AIM: Find "Write the JSON" in the material below, then copy that line and every subsequent line to the end, exactly.

##### MATERIAL PROVIDED

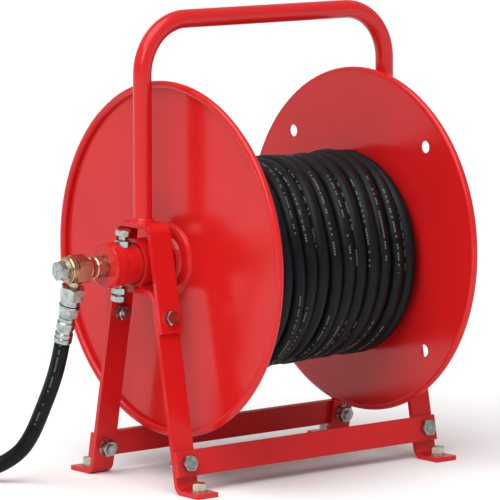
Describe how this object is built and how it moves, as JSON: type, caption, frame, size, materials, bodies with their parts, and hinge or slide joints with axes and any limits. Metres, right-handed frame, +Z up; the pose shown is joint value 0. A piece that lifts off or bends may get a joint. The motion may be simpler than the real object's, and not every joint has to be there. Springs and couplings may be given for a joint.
{
  "type": "portable hose reel",
  "caption": "Portable hand-turned hose reel: red drum with rolled flanges in two bent-bar A-frames, tube carrying handle, black pressure hose and a swivel inlet with its feed hose.",
  "frame": {"origin": "On the floor under the reel, halfway along its overall length from the inlet plug to the plain axle cap, and midway between the feet.", "axes": "+X along the axle from the inlet side to the plain side, +Y from the front to the rear, +Z up."},
  "size_m": [0.8547, 0.4818, 0.5815],
  "materials": {
    "red_enamel": "gloss signal-red enamel over steel",
    "black_nylon": "black nylon bearing bush",
    "zinc_steel": "bright zinc plated steel",
    "yellow_zinc_steel": "yellow passivated zinc plated steel",
    "nickelled_brass": "machined brass with a thin dull nickel plating",
    "hose_rubber": "smooth black hose cover",
    "seal_rubber": "black nitrile O-rings"
  },
  "bodies": {
    "frame": {"a_frame_left": "red_enamel", "a_frame_right": "red_enamel", "rail_front": "red_enamel", "rail_rear": "red_enamel", "handle_tube": "red_enamel", "handle_bracket_left": "red_enamel", "handle_bracket_right": "red_enamel", "bearing_ring_left": "red_enamel", "bearing_ring_right": "red_enamel", "bearing_bush_left": "black_nylon", "bearing_bush_right": "black_nylon", "rail_bolts": "zinc_steel", "rail_washers": "zinc_steel", "rail_nuts": "zinc_steel", "bracket_bolts": "zinc_steel", "bracket_washers": "zinc_steel", "bracket_nuts": "zinc_steel", "foot_bolts": "yellow_zinc_steel", "foot_washers": "yellow_zinc_steel", "swivel_body": "nickelled_brass", "swivel_plug": "zinc_steel", "plug_washer": "nickelled_brass", "swivel_seals": "seal_rubber", "inlet_tail": "zinc_steel", "inlet_ferrule": "zinc_steel", "inlet_hose": "hose_rubber", "inlet_hose_coil": "hose_rubber", "supply_ferrule": "zinc_steel", "supply_tail": "zinc_steel", "supply_union_nut": "zinc_steel"},
    "drum": {"flange_left": "red_enamel", "flange_right": "red_enamel", "hub_left": "red_enamel", "hub_right": "red_enamel", "drum_core": "red_enamel", "axle_tube_left": "red_enamel", "axle_tube_right": "red_enamel", "end_cap_left": "red_enamel", "end_cap_right": "red_enamel", "clamp_block": "zinc_steel", "clamp_bolts": "zinc_steel", "clamp_lock_nuts": "zinc_steel", "feed_pipe": "zinc_steel", "feed_elbow": "nickelled_brass", "lead_in_tail": "zinc_steel", "lead_in_ferrule": "zinc_steel", "lead_in_hose": "hose_rubber", "wound_hose": "hose_rubber", "outlet_hose_end": "hose_rubber", "outlet_ferrule": "zinc_steel", "outlet_tail": "zinc_steel", "swivel_stem": "nickelled_brass"},
    "inlet_nut": {"inlet_union_nut": "zinc_steel"},
    "outlet_nut": {"outlet_union_nut": "zinc_steel"}
  },
  "joints": [
    {"name": "drum_spin", "type": "hinge", "parent": "frame", "child": "drum", "pos_m": [0.052, 0, 0.275], "axis": [1, 0, 0], "continuous": true},
    {"name": "inlet_nut_turn", "type": "hinge", "parent": "frame", "child": "inlet_nut", "pos_m": [-0.244, 0, 0.275], "axis": [0, 0.309, -0.9511], "continuous": true},
    {"name": "outlet_nut_turn", "type": "hinge", "parent": "drum", "child": "outlet_nut", "pos_m": [0.178, 0.143, 0.2], "axis": [0, 0, 1], "continuous": true}
  ]
}
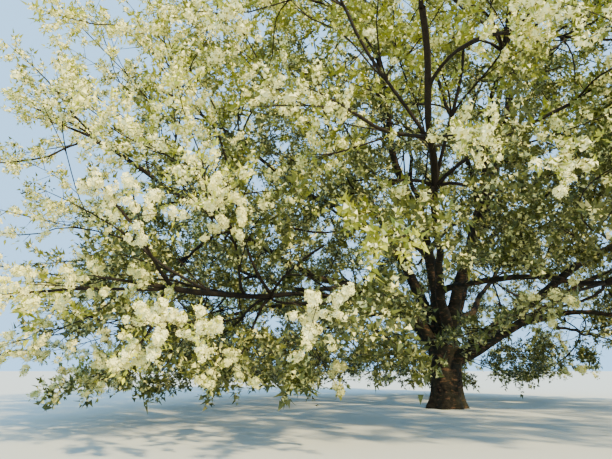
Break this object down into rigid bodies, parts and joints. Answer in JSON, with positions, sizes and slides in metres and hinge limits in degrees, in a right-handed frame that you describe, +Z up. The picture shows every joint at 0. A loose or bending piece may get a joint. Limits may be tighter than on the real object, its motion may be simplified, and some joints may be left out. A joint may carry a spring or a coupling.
{
  "type": "cherry blossom tree",
  "caption": "Large spreading cherry tree in white blossom, with a short trunk that forks low and a domed crown that sweeps nearly to the ground.",
  "frame": {"origin": "middle of the flat cut under the trunk, at ground level", "axes": "+Z up, +X to the right and -Y towards someone who faces the tree's front"},
  "size_m": [19.2186, 19.3349, 13.4329],
  "materials": {
    "bark": "rough, cracked",
    "foliage": "matt"
  },
  "bodies": {
    "root": {"trunk": "bark", "bough_middle_1": "bark", "bough_middle_2": "bark", "bough_middle_3": "bark", "bough_middle_4": "bark", "bough_middle_5": "bark", "bough_middle_6": "bark", "bough_middle_7": "bark", "bough_upper_1": "bark", "bough_upper_2": "bark", "bough_upper_3": "bark", "bough_upper_4": "bark", "bough_upper_5": "bark", "bough_skirt_1": "bark", "bough_skirt_2": "bark", "bough_skirt_3": "bark", "bough_skirt_4": "bark", "bough_skirt_5": "bark", "bough_skirt_6": "bark", "bough_skirt_7": "bark", "bough_shoulder_1": "bark", "bough_shoulder_2": "bark", "bough_shoulder_3": "bark", "bough_shoulder_4": "bark", "bough_shoulder_5": "bark", "bough_top": "bark", "foliage_middle_1": "foliage", "foliage_middle_2": "foliage", "foliage_middle_3": "foliage", "foliage_middle_4": "foliage", "foliage_middle_5": "foliage", "foliage_middle_6": "foliage", "foliage_middle_7": "foliage", "foliage_upper_1": "foliage", "foliage_upper_2": "foliage", "foliage_upper_3": "foliage", "foliage_upper_4": "foliage", "foliage_upper_5": "foliage", "foliage_skirt_1": "foliage", "foliage_skirt_2": "foliage", "foliage_skirt_3": "foliage", "foliage_skirt_4": "foliage", "foliage_skirt_5": "foliage", "foliage_skirt_6": "foliage", "foliage_skirt_7": "foliage", "foliage_shoulder_1": "foliage", "foliage_shoulder_2": "foliage", "foliage_shoulder_3": "foliage", "foliage_shoulder_4": "foliage", "foliage_shoulder_5": "foliage", "foliage_top": "foliage"}
  },
  "joints": []
}
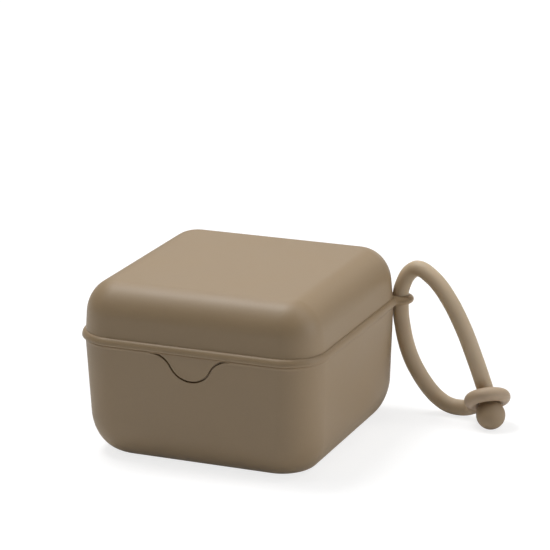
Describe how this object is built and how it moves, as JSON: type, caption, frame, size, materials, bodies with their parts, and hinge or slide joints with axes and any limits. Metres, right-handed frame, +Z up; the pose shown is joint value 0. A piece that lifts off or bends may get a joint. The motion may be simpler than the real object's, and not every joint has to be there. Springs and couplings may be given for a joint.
{
  "type": "pacifier box",
  "caption": "Small square box with soft corners, a domed lid hinged at the back, a finger tab in front and a round silicone strap looped through an eyelet.",
  "frame": {"origin": "middle of the flat face that the box rests on", "axes": "+Z up; -Y towards the front with the finger tab; +X towards the side where the strap hangs"},
  "size_m": [0.1195, 0.0862, 0.0566],
  "materials": {
    "shell_plastic": "fine matte",
    "strap_silicone": "matte"
  },
  "bodies": {
    "base": {"base_tub": "shell_plastic", "strap_cord": "strap_silicone", "strap_ring": "strap_silicone", "strap_ball": "strap_silicone"},
    "lid": {"lid": "shell_plastic"}
  },
  "joints": [
    {"name": "lid_hinge", "type": "hinge", "parent": "base", "child": "lid", "pos_m": [0, 0.043, 0.0372], "axis": [-1, 0, 0], "range_deg": [0, 105]}
  ]
}
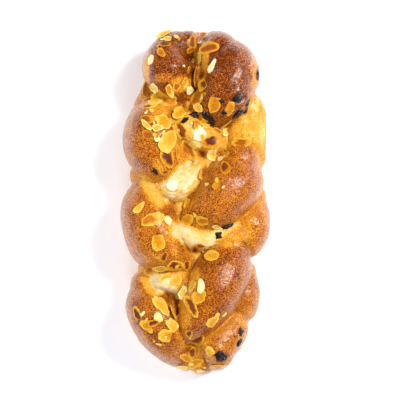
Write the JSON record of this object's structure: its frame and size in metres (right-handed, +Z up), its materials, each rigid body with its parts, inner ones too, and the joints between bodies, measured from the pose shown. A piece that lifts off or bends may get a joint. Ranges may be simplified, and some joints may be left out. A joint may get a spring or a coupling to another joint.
{
  "type": "braided christmas bread",
  "caption": "Braided sweet Christmas loaf of rich yeast dough, baked golden brown, with toasted almond flakes and raisins on its crust, flat underneath.",
  "frame": {"origin": "middle of the flat baked base, below the middle of the loaf's bounding box", "axes": "+Y along the loaf towards its broad end, +Z up out of the baked base, +X to the right seen from above"},
  "size_m": [0.1206, 0.2782, 0.0709],
  "materials": {
    "baked_crust": "egg-washed golden brown bread crust, softly glossy, with pale stretched dough in the folds and toasted almond flakes",
    "raisin_skin": "dark shrivelled raisin skin, slightly shiny"
  },
  "bodies": {
    "root": {"loaf": "baked_crust", "raisin_01": "raisin_skin", "raisin_02": "raisin_skin", "raisin_03": "raisin_skin", "raisin_04": "raisin_skin", "raisin_05": "raisin_skin", "raisin_06": "raisin_skin", "raisin_07": "raisin_skin", "raisin_08": "raisin_skin", "raisin_09": "raisin_skin", "raisin_10": "raisin_skin", "raisin_11": "raisin_skin", "raisin_12": "raisin_skin"}
  },
  "joints": []
}
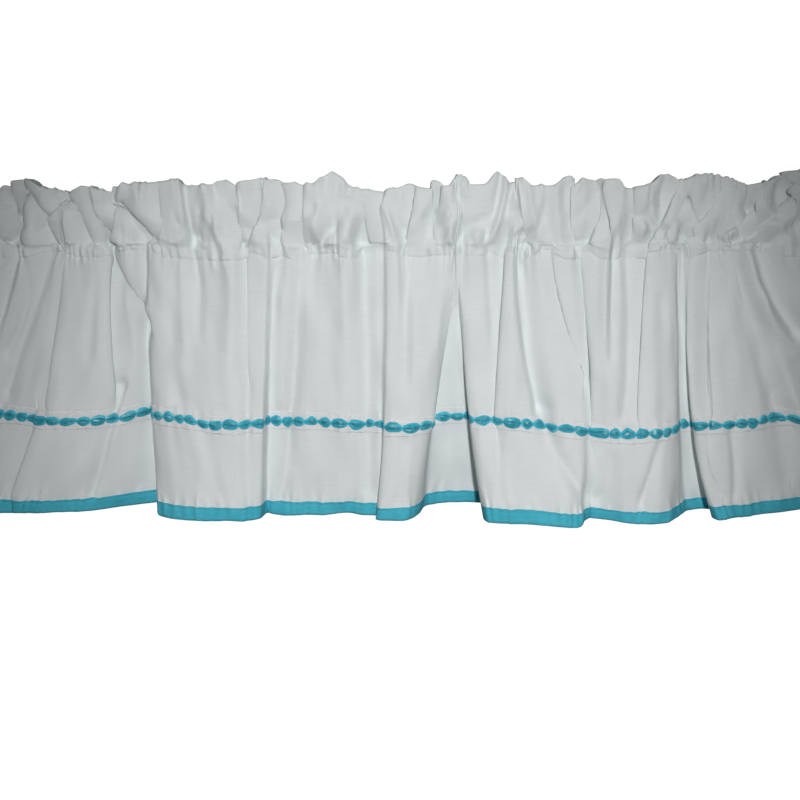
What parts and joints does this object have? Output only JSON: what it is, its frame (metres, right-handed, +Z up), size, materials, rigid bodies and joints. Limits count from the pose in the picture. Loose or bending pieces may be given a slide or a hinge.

##########

ANSWER TO THIS PROBLEM:
Write the JSON record of this object's structure: its frame and size in metres (right-handed, +Z up), its materials, each rigid body with its parts, inner ones too, and the joints between bodies, measured from the pose shown. A piece that lifts off or bends may get a joint. Ranges may be simplified, and some joints may be left out. A joint may get a spring or a coupling to another joint.
{
  "type": "braided christmas bread",
  "caption": "Braided sweet Christmas loaf of rich yeast dough, baked golden brown, with toasted almond flakes and raisins on its crust, flat underneath.",
  "frame": {"origin": "middle of the flat baked base, below the middle of the loaf's bounding box", "axes": "+Y along the loaf towards its broad end, +Z up out of the baked base, +X to the right seen from above"},
  "size_m": [0.1206, 0.2782, 0.0709],
  "materials": {
    "baked_crust": "egg-washed golden brown bread crust, softly glossy, with pale stretched dough in the folds and toasted almond flakes",
    "raisin_skin": "dark shrivelled raisin skin, slightly shiny"
  },
  "bodies": {
    "root": {"loaf": "baked_crust", "raisin_01": "raisin_skin", "raisin_02": "raisin_skin", "raisin_03": "raisin_skin", "raisin_04": "raisin_skin", "raisin_05": "raisin_skin", "raisin_06": "raisin_skin", "raisin_07": "raisin_skin", "raisin_08": "raisin_skin", "raisin_09": "raisin_skin", "raisin_10": "raisin_skin", "raisin_11": "raisin_skin", "raisin_12": "raisin_skin"}
  },
  "joints": []
}
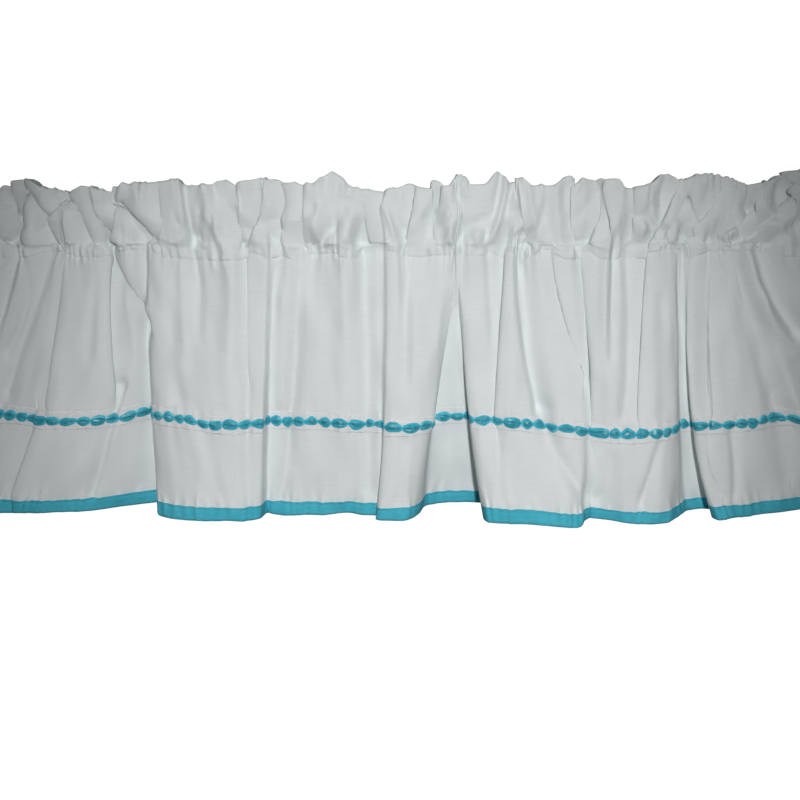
What parts and joints does this object have? Output only JSON: what it is, its frame (metres, right-handed, +Z up), size, materials, rigid bodies and joints. Limits count from the pose in the picture. Loose or bending pieces may be given a slide or a hinge.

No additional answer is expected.